What of the information revolution since 1970? The reader can be forgiven a gut feeling that Twitter cannot really compare to the automobile. There is an ongoing debate about whether the rise of the robots will boost productivity - and replace jobs - by automating many processes. But Mr Gordon argues that this job destruction will continue at its current slow pace, and that the information age only really delivered a sustained fillip to productivity between 1994 and 2004 as the price of computer speed and memory reduced substantially, while state spending on information and communication technology rose. In the years since, the introduction of smartphones and tablets has yet to make a big contribution to office output.

The book depicts a bleak future. “There is little room for growth at all,” concludes Mr Gordon, after taking into account the biting effect of inequality, as well as that of reducing government debt and paying for the baby boomers, and domestic challenges confronting the US education system. With much further analysis of quotidian realities not captured in the official measure of gross domestic product, Mr Gordon argues those in the next generation could see a standard of living lower than their parents.

Many of these arguments can be traced onto the UK’s experience. The think tank New Economics Foundation has published a useful podcast ‘The End of Growth?’, which lines up his innovation theory against Larry Summers’ idea of secular stagnation - that the increasing propensity to save rather than spend is suffocating growth. It also explains inequality as a suffocating force, by concentrating income among wealthy elites that are more likely to save than spend.

These theories are not mutually exclusive, and it is reasonable to expect - short of a major step in the information technology revolution or policy change to improve equality - lower growth for longer.

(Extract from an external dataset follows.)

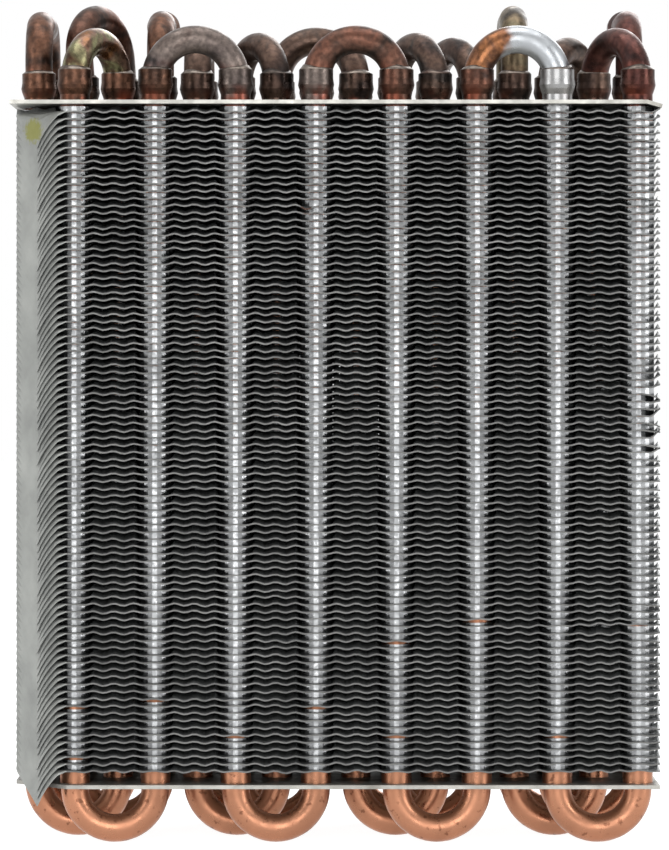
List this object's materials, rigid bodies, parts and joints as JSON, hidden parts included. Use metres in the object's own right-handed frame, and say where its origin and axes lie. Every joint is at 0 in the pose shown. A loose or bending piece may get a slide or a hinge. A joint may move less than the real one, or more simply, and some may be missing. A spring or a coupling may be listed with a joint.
{
  "type": "evaporator core",
  "caption": "Finned refrigerant core: staggered copper tubes through a stack of thin aluminium fins, with hairpin bends below and brazed return bends above.",
  "frame": {"origin": "middle of the footprint, at the height of the lowest point of the hairpin bends", "axes": "+Z along the tubes, from the hairpin bends to the return bends; +X along a row of tubes; the front face that the air enters looks towards -Y"},
  "size_m": [0.205, 0.088, 0.2684],
  "materials": {
    "copper_tube": "bare copper, lightly stained",
    "tarnished_copper": "heat-tarnished copper with traces of braze",
    "fin_stock": "thin mill-finish sheet",
    "end_plate": "dull galvanised sheet"
  },
  "bodies": {
    "root": {"bottom_end_plate": "end_plate", "top_end_plate": "end_plate", "hairpin_row1_1": "copper_tube", "hairpin_row1_2": "copper_tube", "hairpin_row1_3": "copper_tube", "hairpin_row1_4": "copper_tube", "hairpin_row2_1": "copper_tube", "hairpin_row2_2": "copper_tube", "hairpin_row2_3": "copper_tube", "hairpin_row2_4": "copper_tube", "hairpin_row3_1": "copper_tube", "hairpin_row3_2": "copper_tube", "hairpin_row3_3": "copper_tube", "hairpin_row3_4": "copper_tube", "hairpin_row4_1": "copper_tube", "hairpin_row4_2": "copper_tube", "hairpin_row4_3": "copper_tube", "hairpin_row4_4": "copper_tube", "return_bend_front_a": "tarnished_copper", "return_bend_front_b": "tarnished_copper", "return_bend_front_c": "tarnished_copper", "row_bend_left": "tarnished_copper", "row_bend_right": "tarnished_copper", "row_bend_middle_a": "tarnished_copper", "row_bend_middle_b": "tarnished_copper", "row_bend_middle_c": "tarnished_copper", "row_bend_rear_a": "tarnished_copper", "row_bend_rear_b": "tarnished_copper", "row_bend_rear_leaning": "tarnished_copper", "return_bend_rear_raised": "tarnished_copper", "crossover_bend_left": "tarnished_copper", "crossover_bend_low": "tarnished_copper", "crossover_bend_right": "tarnished_copper", "inlet_elbow": "tarnished_copper", "outlet_elbow": "tarnished_copper", "fins_01": "fin_stock", "fins_02": "fin_stock", "fins_03": "fin_stock", "fins_04": "fin_stock", "fins_05": "fin_stock", "fins_06": "fin_stock", "fins_07": "fin_stock", "fins_08": "fin_stock", "fins_09": "fin_stock", "fins_10": "fin_stock", "fins_11": "fin_stock", "fins_12": "fin_stock", "fins_13": "fin_stock", "fins_14": "fin_stock", "fins_15": "fin_stock", "fins_16": "fin_stock", "fins_17": "fin_stock", "fins_18": "fin_stock", "fins_19": "fin_stock", "fins_20": "fin_stock", "fins_21": "fin_stock", "fins_22": "fin_stock", "fins_23": "fin_stock"}
  },
  "joints": []
}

But what will the impact be on public equities? Interestingly, a 2010 paper by the London Business School’s Elroy Dimson, Paul Marsh and Mike Staunton concluded there was “no clear relationship” between changes in real GDP per capita and stock market performance. This could be because a country’s company growth represents just a part of its GDP growth; or in the UK because most of our largest companies are multinational in nature. That provides more of a lesson for buying ‘growth’ economies in the expectation of stock market outperformance that is not supported by the data at the time - and certainly the emerging markets experience of recent years.

But growth is far from irrelevant. “The prosperity of companies, and the investors who own them, will clearly, at any point in time, depend on the state of both national economies and the global economy,” the paper argued. To support the point, it demonstrated a statistically significant correlation between quarterly US GDP changes and domestic stock market levels. Private investors will need their own answers to these questions.